# start of EXTRACTED RECORDS

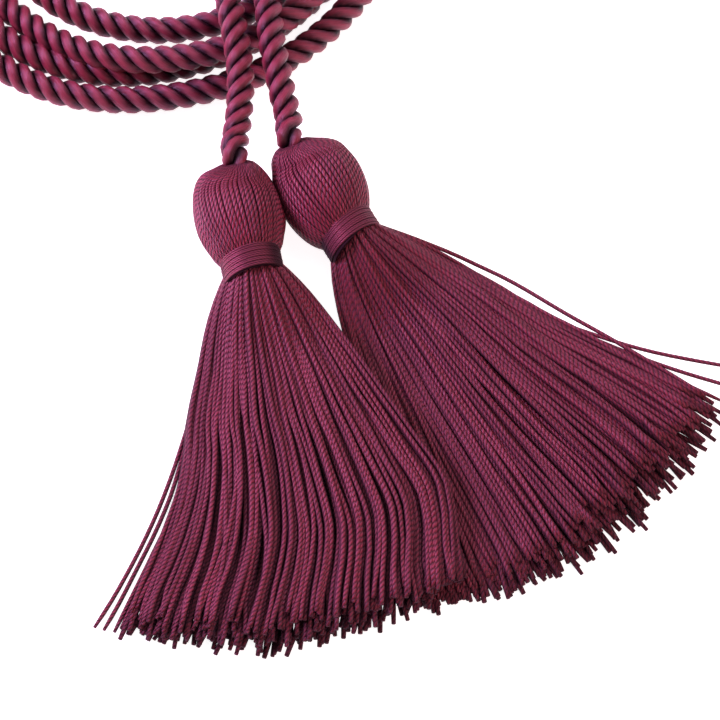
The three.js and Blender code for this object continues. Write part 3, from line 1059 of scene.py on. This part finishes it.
def stray_path(side, settings, stray, t):
    """A thread that leaves the fringe's side and lies on the surface."""
    reaches, angles = np.array(stray.bends).T
    start = EDGES[side][0].reach
    reach = start + t * (reaches[-1] - start)
    edge = side_angles(side, reach)[0 if angles[0] < 0 else 1]
    apart = smooth_step(reach, reaches[0] - STRAY_LEAVE, reaches[0])
    angle = mix(edge, np.interp(reach, reaches, angles), apart)
    angle[1:-1] = (angle[:-2] + 2 * angle[1:-1] + angle[2:]) / 4
    path = fan_places(side, settings, reach, angle)
    path[:, 2] = mix(HEAD_HEIGHT, stray.height, smooth_step(t, 0, 0.35))
    return path


# Stage

Light = namedtuple("Light", "name place size tint")  # its place is from the target
KEY = Light("key", (-0.9, 0.25, 0.55), 0.5, (1.0, 0.58, 1.0))
FILL = Light("fill", (0.75, -0.65, 0.45), 0.4, (1.0, 0.50, 0.45))
BACK = Light("back", (0.45, 0.8, 0.8), 0.5, (1.0, 0.75, 0.85))
TOP = Light("top", (-0.2, 0.2, 1.3), 1.2, (1, 1, 1))


def area_light(light, target, watts):
    lamp = bpy.data.lights.new(light.name, "AREA")
    lamp.shape = "DISK"
    lamp.size = light.size
    lamp.energy = watts
    lamp.color = light.tint
    obj = bpy.data.objects.new(light.name, lamp)
    bpy.context.collection.objects.link(obj)
    aim(obj, target + light.place, target)


def aim(obj, place, target):
    obj.location = place
    obj.rotation_euler = (Vector(target) - Vector(place)).to_track_quat("-Z", "Y").to_euler()


def make_stage(stage):
    target = SHIFT + (0, 0, 0.004)
    camera = bpy.data.cameras.new("camera")
    camera.sensor_width = 36
    camera.lens = camera.sensor_width * stage.distance / stage.width
    camera.clip_end = 20
    view = bpy.data.objects.new("camera", camera)
    bpy.context.collection.objects.link(view)
    back = stage.distance * math.cos(stage.elevation)
    aim(view, target + (0, -back, stage.distance * math.sin(stage.elevation)), target)
    bpy.context.scene.camera = view
    deselect_all()
    bpy.ops.mesh.primitive_plane_add(size=6, location=(0, 0, -0.0001))
    floor = bpy.context.active_object
    floor.name = "floor"
    bpy.ops.object.transform_apply(location=True)
    paint = bpy.data.materials.new("floor white")
    paint.use_nodes = True
    surface = paint.node_tree.nodes["Principled BSDF"]
    surface.inputs["Base Color"].default_value = colour(stage.floor)
    surface.inputs["Roughness"].default_value = 0.9
    surface.inputs["Emission Color"].default_value = (1, 1, 1, 1)
    surface.inputs["Emission Strength"].default_value = 0.9
    floor.data.materials.append(paint)
    area_light(KEY, target, stage.key)
    area_light(FILL, target, stage.fill)
    area_light(BACK, target, stage.back)
    area_light(TOP, target, stage.top)
    world = bpy.data.worlds.new("studio")
    bpy.context.scene.world = world
    world.use_nodes = True
    world.node_tree.nodes["Background"].inputs["Color"].default_value = (1, 1, 1, 1)
    world.node_tree.nodes["Background"].inputs["Strength"].default_value = 0.10
    bpy.context.scene.view_settings.view_transform = "Standard"


class CordOperator:
    bl_options = {"REGISTER", "UNDO"}

    def execute(self, context):
        scene = context.scene
        self.build(scene.cord_rope, scene.cord_tassel, scene.cord_finish, scene.cord_stage)
        return {"FINISHED"}


class CORD_OT_stage(CordOperator, bpy.types.Operator):
    """Add the floor, the lights and the camera"""
    bl_idname = "cord.stage"
    bl_label = "Stage"

    def build(self, rope, tassel, finish, stage):
        make_stage(stage)


class CORD_OT_rope(CordOperator, bpy.types.Operator):
    """Add the rope, with its strands laid along the coil and both leads"""
    bl_idname = "cord.rope"
    bl_label = "Rope"

    def build(self, rope, tassel, finish, stage):
        make_rope(rope, tassel, finish)


class CORD_OT_heads(CordOperator, bpy.types.Operator):
    """Add the two thread heads"""
    bl_idname = "cord.heads"
    bl_label = "Tassel heads"

    def build(self, rope, tassel, finish, stage):
        for side in TASSELS:
            make_head(side, tassel, finish)


class CORD_OT_bands(CordOperator, bpy.types.Operator):
    """Add the two wound neck bands"""
    bl_idname = "cord.bands"
    bl_label = "Neck bands"

    def build(self, rope, tassel, finish, stage):
        for side in TASSELS:
            make_band(side, tassel, finish)


class CORD_OT_fringes(CordOperator, bpy.types.Operator):
    """Add the two fringes of loose threads"""
    bl_idname = "cord.fringes"
    bl_label = "Fringes"

    def build(self, rope, tassel, finish, stage):
        for side in TASSELS:
            make_fringe(side, tassel, finish)


class CORD_PT_panel(bpy.types.Panel):
    bl_label = "Honor Cord"
    bl_space_type = "VIEW_3D"
    bl_region_type = "UI"
    bl_category = "Honor Cord"

    def draw(self, context):
        for operator in OPERATORS:
            self.layout.operator(operator.bl_idname)
        for name in SETTINGS:
            settings = getattr(context.scene, name)
            for key in settings.__annotations__:
                self.layout.prop(settings, key)


OPERATORS = (CORD_OT_stage, CORD_OT_rope, CORD_OT_heads, CORD_OT_bands, CORD_OT_fringes)
SETTINGS = {
    "cord_rope": RopeSettings,
    "cord_tassel": TasselSettings,
    "cord_finish": FinishSettings,
    "cord_stage": StageSettings,
}


def register():
    for name, settings in SETTINGS.items():
        bpy.utils.register_class(settings)
        setattr(bpy.types.Scene, name, PointerProperty(type=settings))
    for made in (*OPERATORS, CORD_PT_panel):
        bpy.utils.register_class(made)


def unregister():
    for made in (CORD_PT_panel, *OPERATORS):
        bpy.utils.unregister_class(made)
    for name, settings in SETTINGS.items():
        delattr(bpy.types.Scene, name)
        bpy.utils.unregister_class(settings)


def main():
    register()
    bpy.ops.cord.stage()
    bpy.ops.cord.rope()
    bpy.ops.cord.heads()
    bpy.ops.cord.bands()
    bpy.ops.cord.fringes()


if __name__ == "__main__":
    main()
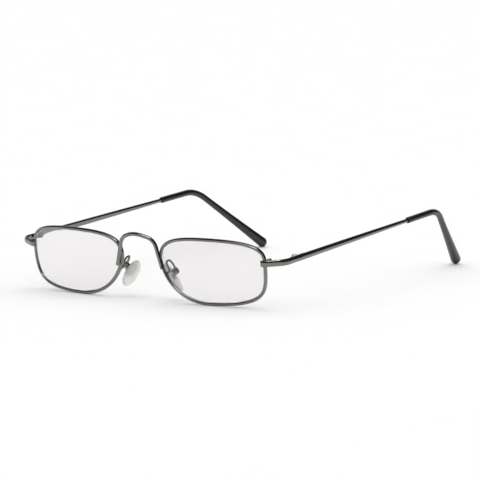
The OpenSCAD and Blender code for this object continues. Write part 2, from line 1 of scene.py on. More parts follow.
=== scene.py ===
"""Looks of the metal half-eye reading glasses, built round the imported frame.

Sizes are in millimetres in the front's own frame, as the frame was designed: X to the wearer's
left, Y to the back, Z up along the rims. `placed` leans the front back and gives metres.
"""

import json
import math

import bmesh
import bpy
import numpy as np
from mathutils import Matrix, Vector


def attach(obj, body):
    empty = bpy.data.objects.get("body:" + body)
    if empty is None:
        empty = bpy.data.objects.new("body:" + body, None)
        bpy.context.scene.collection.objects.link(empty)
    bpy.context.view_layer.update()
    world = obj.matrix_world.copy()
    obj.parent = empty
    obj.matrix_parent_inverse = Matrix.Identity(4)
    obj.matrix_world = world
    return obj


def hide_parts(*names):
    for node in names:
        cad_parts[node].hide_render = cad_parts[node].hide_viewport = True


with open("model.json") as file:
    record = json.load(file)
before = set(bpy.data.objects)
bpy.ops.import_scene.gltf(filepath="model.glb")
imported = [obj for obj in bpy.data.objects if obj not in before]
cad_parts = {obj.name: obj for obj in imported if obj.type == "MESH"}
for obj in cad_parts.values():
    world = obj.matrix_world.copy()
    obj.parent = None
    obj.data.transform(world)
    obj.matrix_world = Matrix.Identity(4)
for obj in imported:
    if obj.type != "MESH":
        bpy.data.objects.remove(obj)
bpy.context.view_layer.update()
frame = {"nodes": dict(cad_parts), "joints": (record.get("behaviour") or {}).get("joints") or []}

MM = 0.001
SIDES = ("left", "right")

# Sizes of the frame, in millimetres and degrees

# The eye shape and the front
eye_out, eye_in, eye_up, eye_down = 22.1, 22.7, 12.9, 12.1
nose_level, crown_at, foot_at = 3.5, -2.7, -2.4
upper_outer, upper_nose = (0.48, 0.93), (0.93, 0.53)
lower_nose, lower_outer = (0.2, 0.76), (0.94, 0.82)
lens_apart, face_wrap, bow_r = 64.0, 6.0, 88.0

# The rim wire and the lens
wire_w, wire_d = 1.3, 1.8
groove_w, groove_d, rim_slot = 0.9, 0.45, 0.2
lens_back_r, lens_edge_t, bevel_gap = 137.0, 1.2, 0.07

# The bridge
bridge_d, bridge_seat, bridge_side = 1.5, 2.23, 118.0
bridge_in, shoulder_z, bridge_top = 24.5, 11.7, 14.5
bridge_lean, bridge_fore, shoulder_r, crown_r = 0.3, 2.2, 5.3, 8.0

# The end pieces
end_level, strip_h, strip_t = 4.5, 2.5, 1.1
end_lap, end_out, end_run, end_back = 1.2, 1.1, 7.15, 9.9
end_turn_a, end_turn_b, end_r_a, end_r_b = 15.0, 30.0, 2.5, 5.0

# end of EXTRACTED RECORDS

TASK DESCRIPTION:
In the listing above, locate the line with "The OpenSCAD and" and the line with "the imported frame.", then extract exactly those lines and every line between them, and nothing more.

COMPLETED EXERCISE:
The OpenSCAD and Blender code for this object continues. Write part 2, from line 1 of scene.py on. More parts follow.
=== scene.py ===
"""Looks of the metal half-eye reading glasses, built round the imported frame.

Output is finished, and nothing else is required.